__Exercise details__
Everything from the first line of the records below through the line containing "to the right" is to be retyped exactly; leave out the rest.

__Task data__
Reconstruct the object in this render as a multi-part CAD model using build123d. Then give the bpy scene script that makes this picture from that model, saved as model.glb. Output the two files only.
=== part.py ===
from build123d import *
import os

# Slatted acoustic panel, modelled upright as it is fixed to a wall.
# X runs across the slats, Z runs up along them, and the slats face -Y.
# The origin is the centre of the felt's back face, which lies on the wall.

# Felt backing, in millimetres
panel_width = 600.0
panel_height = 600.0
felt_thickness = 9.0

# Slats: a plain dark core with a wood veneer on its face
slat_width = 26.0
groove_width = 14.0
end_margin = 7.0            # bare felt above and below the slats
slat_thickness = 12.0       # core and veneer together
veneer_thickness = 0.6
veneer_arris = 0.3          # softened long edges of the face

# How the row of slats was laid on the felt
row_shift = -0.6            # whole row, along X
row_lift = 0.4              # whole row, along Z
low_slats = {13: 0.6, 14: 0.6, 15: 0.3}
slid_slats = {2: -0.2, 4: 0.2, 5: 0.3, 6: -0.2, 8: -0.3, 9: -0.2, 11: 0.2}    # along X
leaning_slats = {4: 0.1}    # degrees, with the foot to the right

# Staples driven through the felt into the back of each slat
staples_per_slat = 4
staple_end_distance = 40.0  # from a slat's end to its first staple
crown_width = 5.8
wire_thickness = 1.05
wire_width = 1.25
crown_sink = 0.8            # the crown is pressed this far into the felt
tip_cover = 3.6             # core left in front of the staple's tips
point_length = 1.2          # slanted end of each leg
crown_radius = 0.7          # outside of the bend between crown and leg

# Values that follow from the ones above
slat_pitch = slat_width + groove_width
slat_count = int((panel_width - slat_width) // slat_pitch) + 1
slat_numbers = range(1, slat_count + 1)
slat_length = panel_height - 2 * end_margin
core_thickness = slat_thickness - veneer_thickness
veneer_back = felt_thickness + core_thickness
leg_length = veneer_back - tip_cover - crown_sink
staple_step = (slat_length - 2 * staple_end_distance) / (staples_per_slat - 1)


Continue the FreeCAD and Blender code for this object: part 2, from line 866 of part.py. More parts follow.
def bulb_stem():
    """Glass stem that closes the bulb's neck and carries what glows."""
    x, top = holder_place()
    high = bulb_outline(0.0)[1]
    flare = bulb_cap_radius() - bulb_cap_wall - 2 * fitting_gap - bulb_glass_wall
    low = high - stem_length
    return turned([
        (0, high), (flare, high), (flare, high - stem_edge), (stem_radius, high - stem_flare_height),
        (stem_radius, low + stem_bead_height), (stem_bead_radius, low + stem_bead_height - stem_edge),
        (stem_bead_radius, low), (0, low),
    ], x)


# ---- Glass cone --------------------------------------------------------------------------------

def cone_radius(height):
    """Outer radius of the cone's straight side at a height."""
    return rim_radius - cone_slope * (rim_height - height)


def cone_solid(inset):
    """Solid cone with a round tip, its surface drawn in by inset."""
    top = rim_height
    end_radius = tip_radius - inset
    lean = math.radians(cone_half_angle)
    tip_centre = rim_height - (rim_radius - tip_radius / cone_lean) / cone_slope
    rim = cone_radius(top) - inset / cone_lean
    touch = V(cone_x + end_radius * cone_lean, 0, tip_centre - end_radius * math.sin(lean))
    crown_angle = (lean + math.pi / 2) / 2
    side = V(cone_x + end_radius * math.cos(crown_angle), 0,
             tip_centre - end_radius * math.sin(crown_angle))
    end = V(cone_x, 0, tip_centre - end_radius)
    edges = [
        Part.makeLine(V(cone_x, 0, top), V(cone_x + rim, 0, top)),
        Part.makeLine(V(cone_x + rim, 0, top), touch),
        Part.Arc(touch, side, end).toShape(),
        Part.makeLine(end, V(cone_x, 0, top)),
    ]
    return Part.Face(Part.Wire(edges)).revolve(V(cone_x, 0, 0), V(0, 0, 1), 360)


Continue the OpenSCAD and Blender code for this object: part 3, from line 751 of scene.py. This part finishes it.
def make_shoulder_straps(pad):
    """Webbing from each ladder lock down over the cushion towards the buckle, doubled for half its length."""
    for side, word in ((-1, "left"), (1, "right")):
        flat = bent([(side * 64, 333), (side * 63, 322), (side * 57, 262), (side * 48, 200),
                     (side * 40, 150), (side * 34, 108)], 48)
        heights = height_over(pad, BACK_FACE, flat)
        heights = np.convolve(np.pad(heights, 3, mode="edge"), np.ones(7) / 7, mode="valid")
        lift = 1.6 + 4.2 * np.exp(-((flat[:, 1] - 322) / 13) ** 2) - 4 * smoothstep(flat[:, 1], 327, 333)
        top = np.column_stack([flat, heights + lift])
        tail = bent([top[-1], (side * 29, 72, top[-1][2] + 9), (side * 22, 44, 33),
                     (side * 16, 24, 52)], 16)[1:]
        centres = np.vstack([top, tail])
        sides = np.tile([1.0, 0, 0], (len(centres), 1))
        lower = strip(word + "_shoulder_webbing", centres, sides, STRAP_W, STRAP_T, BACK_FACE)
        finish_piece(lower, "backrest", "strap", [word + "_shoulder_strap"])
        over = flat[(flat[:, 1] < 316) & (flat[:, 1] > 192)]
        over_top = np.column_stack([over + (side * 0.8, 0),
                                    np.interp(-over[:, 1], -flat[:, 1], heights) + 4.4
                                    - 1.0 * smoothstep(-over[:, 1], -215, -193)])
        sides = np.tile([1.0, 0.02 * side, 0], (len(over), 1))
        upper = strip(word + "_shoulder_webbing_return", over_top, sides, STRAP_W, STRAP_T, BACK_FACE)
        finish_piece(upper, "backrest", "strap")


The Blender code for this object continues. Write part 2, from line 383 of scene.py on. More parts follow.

__Worked answer__
Reconstruct the object in this render as a multi-part CAD model using build123d. Then give the bpy scene script that makes this picture from that model, saved as model.glb. Output the two files only.
=== part.py ===
from build123d import *
import os

# Slatted acoustic panel, modelled upright as it is fixed to a wall.
# X runs across the slats, Z runs up along them, and the slats face -Y.
# The origin is the centre of the felt's back face, which lies on the wall.

# Felt backing, in millimetres
panel_width = 600.0
panel_height = 600.0
felt_thickness = 9.0

# Slats: a plain dark core with a wood veneer on its face
slat_width = 26.0
groove_width = 14.0
end_margin = 7.0            # bare felt above and below the slats
slat_thickness = 12.0       # core and veneer together
veneer_thickness = 0.6
veneer_arris = 0.3          # softened long edges of the face

# How the row of slats was laid on the felt
row_shift = -0.6            # whole row, along X
row_lift = 0.4              # whole row, along Z
low_slats = {13: 0.6, 14: 0.6, 15: 0.3}
slid_slats = {2: -0.2, 4: 0.2, 5: 0.3, 6: -0.2, 8: -0.3, 9: -0.2, 11: 0.2}    # along X
leaning_slats = {4: 0.1}    # degrees, with the foot to the right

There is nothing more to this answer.